— start Provided data —

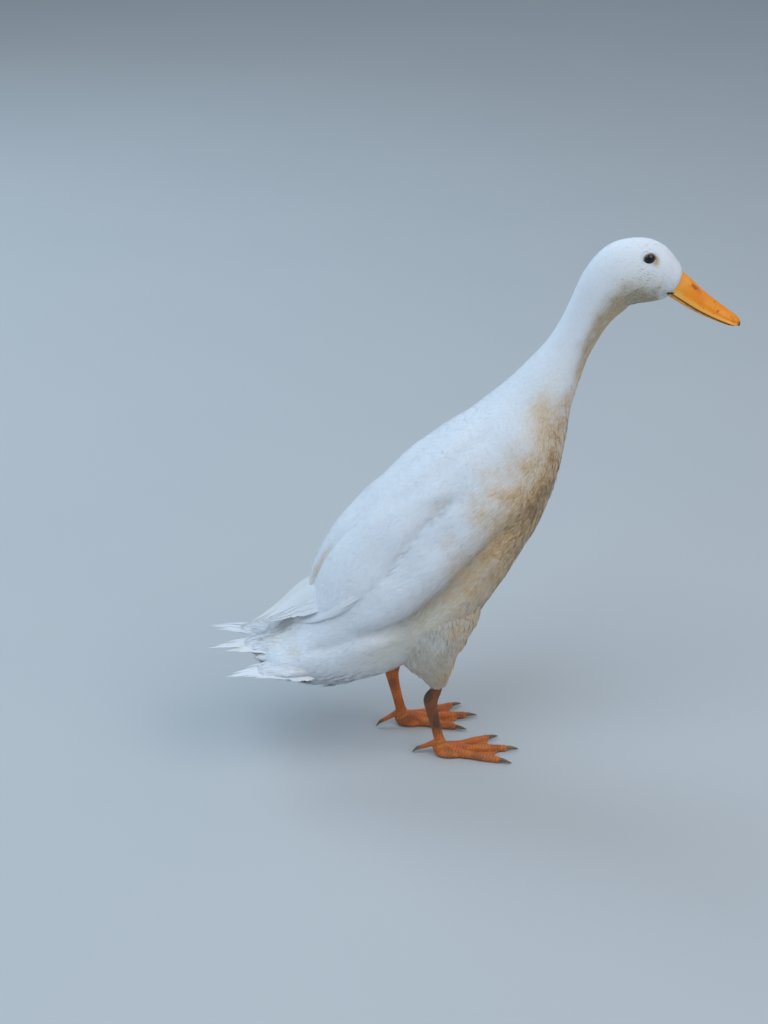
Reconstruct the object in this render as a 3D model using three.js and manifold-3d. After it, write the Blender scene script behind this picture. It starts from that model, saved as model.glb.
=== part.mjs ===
// An Indian Runner duck, a hen, as a still life-size model: three.js, millimetres.
// +X is where the bird faces, +Y is its left and +Z is up. The soles stand at Z = 0.
import * as THREE from 'three';
import { mergeVertices } from 'three/addons/utils/BufferGeometryUtils.js';
import Module from 'manifold-3d';

const wasm = await Module();
wasm.setup();

// ---- Driving dimensions --------------------------------------------------------------------

// The space between pieces that touch, and a length that passes the whole bird.
const GAP = 0.3;
const REACH = 600;

// The body from the rump to the bill's root. Each row is one section: its centre x and z, the
// slope of the spine there in degrees, its reach to the back and to the belly, its half width.
const BODY = [
  [-176, 95, -4, 8, 8, 30],
  [-160, 95, 0, 15, 15, 40],
  [-143, 98, 8, 25, 26, 46],
  [-122, 106, 20, 37, 40, 52],
  [-100, 120, 34, 49, 51, 56],
  [-76, 141, 44, 58, 60, 59],
  [-50, 167, 49, 63, 64, 61],
  [-24, 195, 50, 63, 61, 61],
  [0, 222, 51, 60, 55, 58],
  [20, 247, 54, 53, 47, 52],
  [36, 271, 58, 43, 37, 43],
  [47, 295, 61, 31, 28, 32],
  [58, 318, 61, 22, 22, 24],
  [69, 338, 60, 17, 18, 17.5],
  [79, 356, 60, 16, 17, 16],
  [88, 373, 56, 17.5, 19, 16],
  [98, 388, 42, 22, 23, 17.5],
  [110, 399, 18, 26, 25, 19],
  [125, 402, -6, 26, 26, 19],
  [138, 401, -16, 21.6, 25, 17.5],
  [149, 396, -25, 14.8, 19.5, 14.5],
  [156, 392, -30, 9.8, 13, 11.5],
];
const BODY_ENDS = [0.04, 0.03];
const BODY_MESH = [18, 50];

// Where the body is parted, as rows of BODY counted from the rump.
const BODY_PARTS = {
  rump: [0, 3.5],
  trunk: [3.5, 7.5],
  breast: [7.5, 10.6],
  neck_lower: [10.6, 13.1],
  neck_upper: [13.1, 15.7],
  head: [15.7, 21],
};

// A folded wing lies on the body's side. Its rows run from the tip to the shoulder: the place
// along BODY, the lower and the upper edge in degrees up the flank, the thickness it stands out.
const WING = [
  [1.7, 66, 86, 1.2],
  [2.6, 52, 87, 2.4],
  [3.5, 42, 87, 3.6],
  [4.5, 33, 86, 4.4],
  [5.5, 31, 84, 4.6],
  [6.5, 30, 80, 4.4],
  [7.6, 28, 74, 3.8],
  [8.7, 24, 66, 2.8],
  [9.8, 24, 52, 1.4],
];
const WING_SUNK = 7;
const FLANK_RADIUS = 50;
const WING_ENDS = [0.3, 0.25];
const WING_MESH = [10, 14];

// The tips of the longest wing feathers, laid over the rump: centre x, y and z from the tip
// forward, then half breadth and half depth.
const PRIMARIES = [
  [-178, 6, 117.5, 1.5, 0.8],
  [-166, 8, 117, 5, 1.6],
  [-152, 10, 122, 7.5, 2.2],
  [-138, 12, 132, 7, 2.2],
  [-126, 13, 143, 5, 1.8],
];
const PRIMARIES_ENDS = [0.02, 0.1];
const PRIMARIES_MESH = [8, 8];

// Three pointed sheaves of tail feathers: root and tip, half breadth and half depth at the root.
const TAIL = {
  left: { root: [-146, 25, 98], tip: [-211, 39, 96], half: 16, depth: 5.5 },
  middle: { root: [-146, 0, 103], tip: [-210, 0, 99], half: 21, depth: 6.5 },
  right: { root: [-142, -26, 92], tip: [-203, -39, 93], half: 18, depth: 6.5 },
};
const TAIL_ENDS = [0.12, 0.04];
const TAIL_MESH = [8, 9];
// How a sheaf narrows, how far it bows upwards, and how thin its tip is.
const SHEAF_TAPER = 1.6;
const SHEAF_BOW = 2;
const SHEAF_TIP = [1, 0.6];

const EYE = { centre: [128.6, 14.9, 416], half: [4.7, 3.1, 4.2], yaw: 8 };
const EYE_MESH = [10, 8];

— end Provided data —

Exactly reproduce the material above.

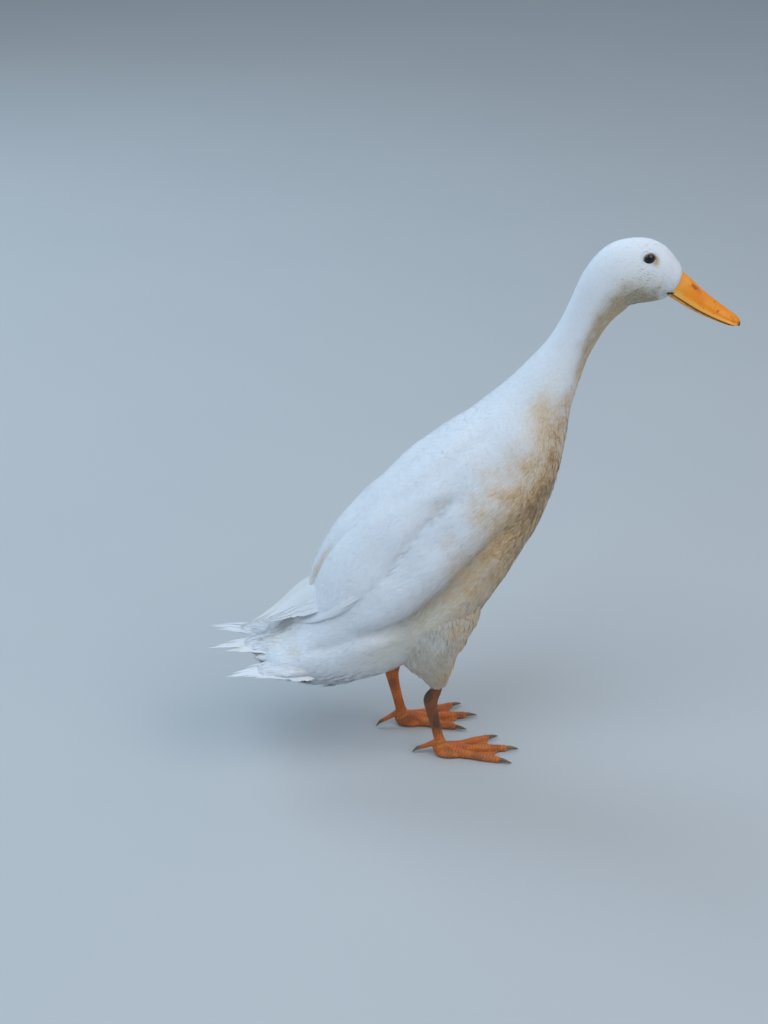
Reconstruct the object in this render as a 3D model using three.js and manifold-3d. After it, write the Blender scene script behind this picture. It starts from that model, saved as model.glb.
=== part.mjs ===
// An Indian Runner duck, a hen, as a still life-size model: three.js, millimetres.
// +X is where the bird faces, +Y is its left and +Z is up. The soles stand at Z = 0.
import * as THREE from 'three';
import { mergeVertices } from 'three/addons/utils/BufferGeometryUtils.js';
import Module from 'manifold-3d';

const wasm = await Module();
wasm.setup();

// ---- Driving dimensions --------------------------------------------------------------------

// The space between pieces that touch, and a length that passes the whole bird.
const GAP = 0.3;
const REACH = 600;

// The body from the rump to the bill's root. Each row is one section: its centre x and z, the
// slope of the spine there in degrees, its reach to the back and to the belly, its half width.
const BODY = [
  [-176, 95, -4, 8, 8, 30],
  [-160, 95, 0, 15, 15, 40],
  [-143, 98, 8, 25, 26, 46],
  [-122, 106, 20, 37, 40, 52],
  [-100, 120, 34, 49, 51, 56],
  [-76, 141, 44, 58, 60, 59],
  [-50, 167, 49, 63, 64, 61],
  [-24, 195, 50, 63, 61, 61],
  [0, 222, 51, 60, 55, 58],
  [20, 247, 54, 53, 47, 52],
  [36, 271, 58, 43, 37, 43],
  [47, 295, 61, 31, 28, 32],
  [58, 318, 61, 22, 22, 24],
  [69, 338, 60, 17, 18, 17.5],
  [79, 356, 60, 16, 17, 16],
  [88, 373, 56, 17.5, 19, 16],
  [98, 388, 42, 22, 23, 17.5],
  [110, 399, 18, 26, 25, 19],
  [125, 402, -6, 26, 26, 19],
  [138, 401, -16, 21.6, 25, 17.5],
  [149, 396, -25, 14.8, 19.5, 14.5],
  [156, 392, -30, 9.8, 13, 11.5],
];
const BODY_ENDS = [0.04, 0.03];
const BODY_MESH = [18, 50];

// Where the body is parted, as rows of BODY counted from the rump.
const BODY_PARTS = {
  rump: [0, 3.5],
  trunk: [3.5, 7.5],
  breast: [7.5, 10.6],
  neck_lower: [10.6, 13.1],
  neck_upper: [13.1, 15.7],
  head: [15.7, 21],
};

// A folded wing lies on the body's side. Its rows run from the tip to the shoulder: the place
// along BODY, the lower and the upper edge in degrees up the flank, the thickness it stands out.
const WING = [
  [1.7, 66, 86, 1.2],
  [2.6, 52, 87, 2.4],
  [3.5, 42, 87, 3.6],
  [4.5, 33, 86, 4.4],
  [5.5, 31, 84, 4.6],
  [6.5, 30, 80, 4.4],
  [7.6, 28, 74, 3.8],
  [8.7, 24, 66, 2.8],
  [9.8, 24, 52, 1.4],
];
const WING_SUNK = 7;
const FLANK_RADIUS = 50;
const WING_ENDS = [0.3, 0.25];
const WING_MESH = [10, 14];

// The tips of the longest wing feathers, laid over the rump: centre x, y and z from the tip
// forward, then half breadth and half depth.
const PRIMARIES = [
  [-178, 6, 117.5, 1.5, 0.8],
  [-166, 8, 117, 5, 1.6],
  [-152, 10, 122, 7.5, 2.2],
  [-138, 12, 132, 7, 2.2],
  [-126, 13, 143, 5, 1.8],
];
const PRIMARIES_ENDS = [0.02, 0.1];
const PRIMARIES_MESH = [8, 8];

// Three pointed sheaves of tail feathers: root and tip, half breadth and half depth at the root.
const TAIL = {
  left: { root: [-146, 25, 98], tip: [-211, 39, 96], half: 16, depth: 5.5 },
  middle: { root: [-146, 0, 103], tip: [-210, 0, 99], half: 21, depth: 6.5 },
  right: { root: [-142, -26, 92], tip: [-203, -39, 93], half: 18, depth: 6.5 },
};
const TAIL_ENDS = [0.12, 0.04];
const TAIL_MESH = [8, 9];
// How a sheaf narrows, how far it bows upwards, and how thin its tip is.
const SHEAF_TAPER = 1.6;
const SHEAF_BOW = 2;
const SHEAF_TIP = [1, 0.6];

const EYE = { centre: [128.6, 14.9, 416], half: [4.7, 3.1, 4.2], yaw: 8 };
const EYE_MESH = [10, 8];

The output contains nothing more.